Unlike actual friendships, which were tinged with jealousy and resentment, these were stress-free. A good podcast conversation was like a dinner party full of fascinating people, but without the risk of saying something stupid and embarrassing myself.

I soon realized that my real-life friends were listening to podcasts too. “Terry sounds a little bored. I think she’s not an animal person,” one emailed me recently, while listening to Fresh Air host Terry Gross interview a wildlife photographer. (Gross perked up once the photographer described how being away at photo shoots affected his marriage.)

Last summer, I discovered the most important advantage of podcasts over people: You can doze off in the middle of a podcast conversation without offending anyone.

The first time this happened, I was listening to a TED Radio Hour podcast about the nature of time, and woke up eight hours later. I’d taken sleeping pills on and off since entering my 40s. But once I started listening to podcasts before bed, I didn’t need the pills anymore.

My challenge was finding the right before-bed podcast. It couldn’t have jarring theme music. And it had to be intelligent enough to lift me out of my own thoughts and worries, but not so gripping that it would keep me awake. True-crime series had too much suspense. This American Life was simply too interesting.

I couldn’t fall asleep to podcasts that made me anxious about my social status or had a party-you’re-not-invited-to vibe. The various SlateGabfests were out: They featured female writers in my exact age and demographic, only smarter.

The ideal podcast was the adult equivalent of a bedtime story: older people with calm voices, discussing a topic that mildly interested me. Think David Axelrod interviewing Madeleine Albright about her career, or a B-list comedian explaining how she overcame her cocaine addiction. When I found a podcast that worked, I’d listen to it night after night, until I practically knew it by heart.

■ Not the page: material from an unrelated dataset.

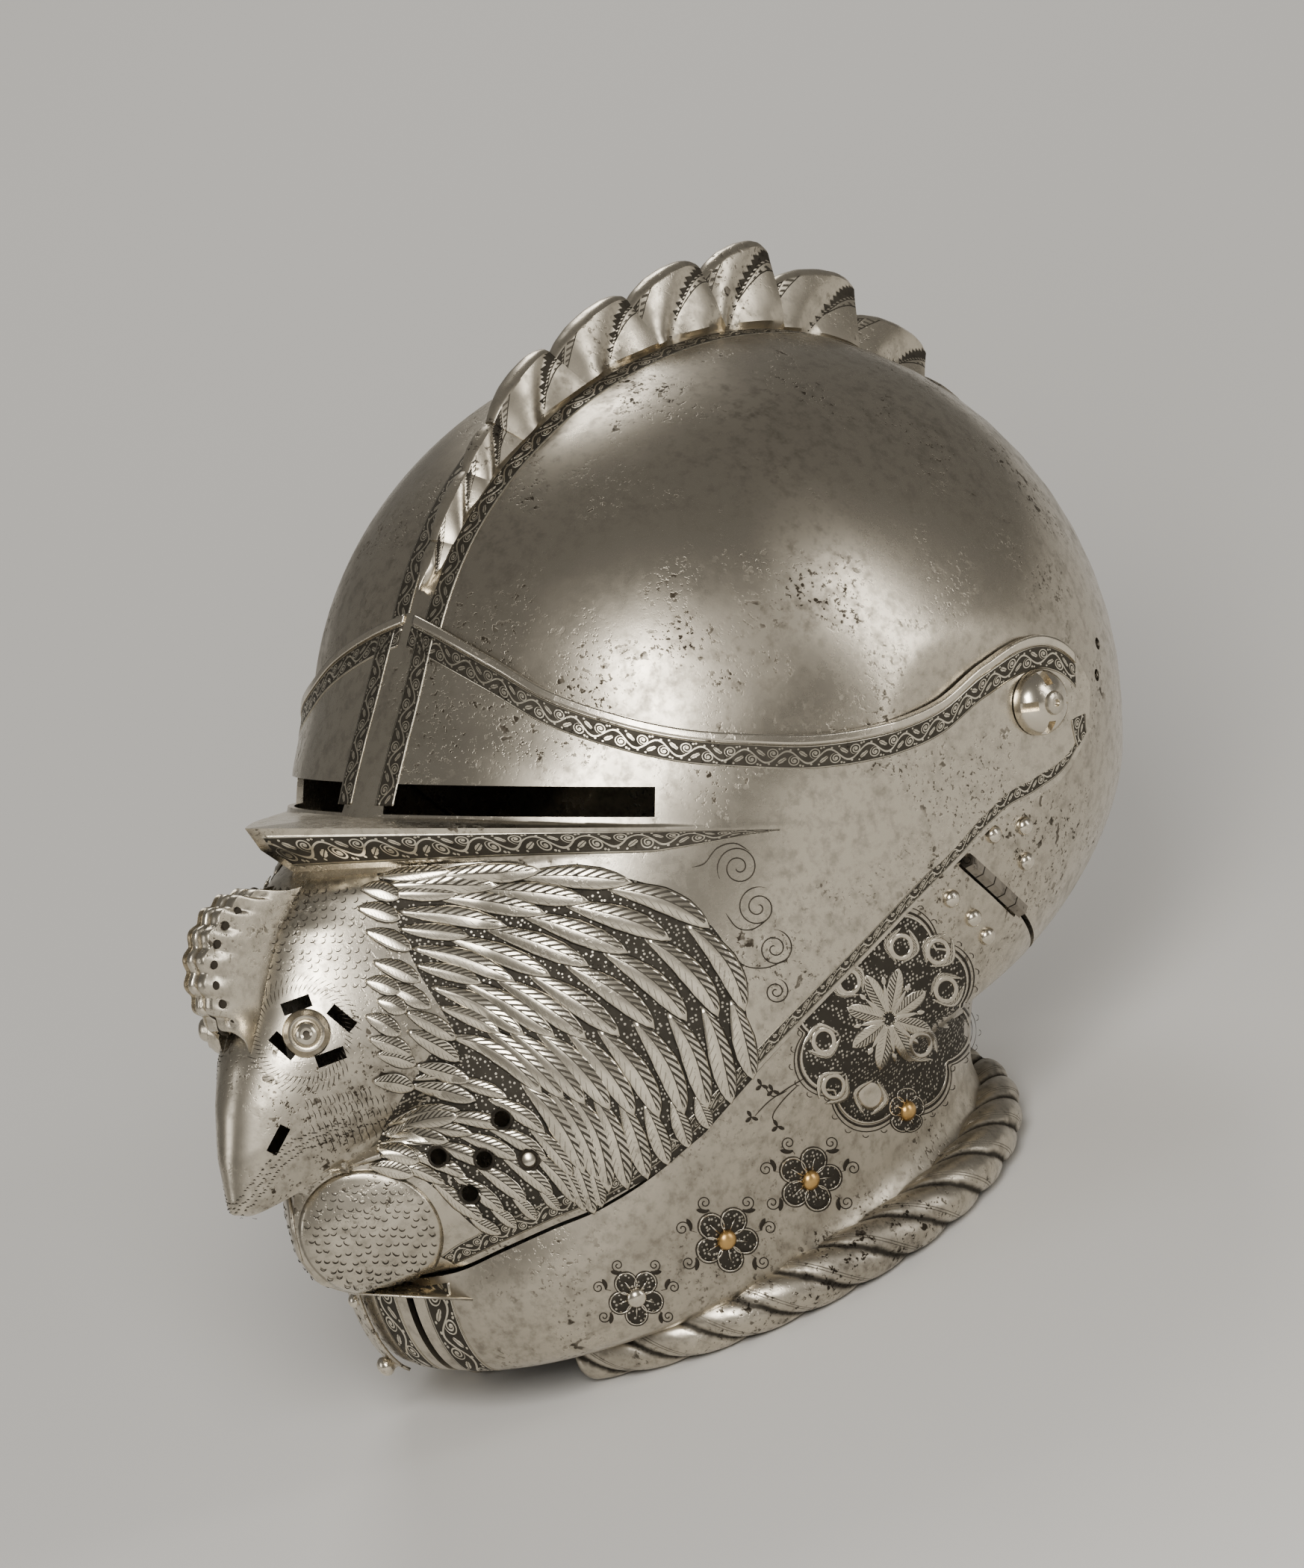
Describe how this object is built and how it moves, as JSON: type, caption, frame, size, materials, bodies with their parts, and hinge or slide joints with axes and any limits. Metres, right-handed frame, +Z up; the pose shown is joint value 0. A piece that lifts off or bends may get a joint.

“The ideal podcast was the adult equivalent of a bedtime story: older people with calm voices, discussing a topic that mildly interested me.”

My habit peaked in the months leading up to the U.S. election, when I switched to a roster of political podcasts. I was so anxious about the election, hearing people analyze the news was the only thing that calmed me down.

Like all addictions, podcasts helped until they didn’t. I was barely interacting with my husband. And I realized that I’d panic a little when I couldn’t find my favorite headphones, or when it was just me alone, without any voices in my head. Podcasts still lulled me to sleep, but I’d be awake again five hours later, needing to hear another one.

And there was something vampiric about devouring a person’s whole life in an 80-minute podcast interview, then moving on to someone else. Increasingly, I retained little of what I heard. I’d spend a gripping half-hour learning about the presidency of Martin Van Buren, but the next day I couldn’t tell you anything about him.

Soon after the election, I decided to go cold turkey, at least at night. I switched from podcasts to melatonin. My life felt eerily silent at first, and I had some sleepless nights. Eventually I found that it was enough to insert the earphones, plugged into nothing, before going to sleep. It was the equivalent of carrying around a pack of cigarettes without smoking them.

Still, my birthday is coming up, and I’m planning to give myself a special bedtime treat: a sleeping pill and a 40-minute podcast. Just this once, it can’t hurt.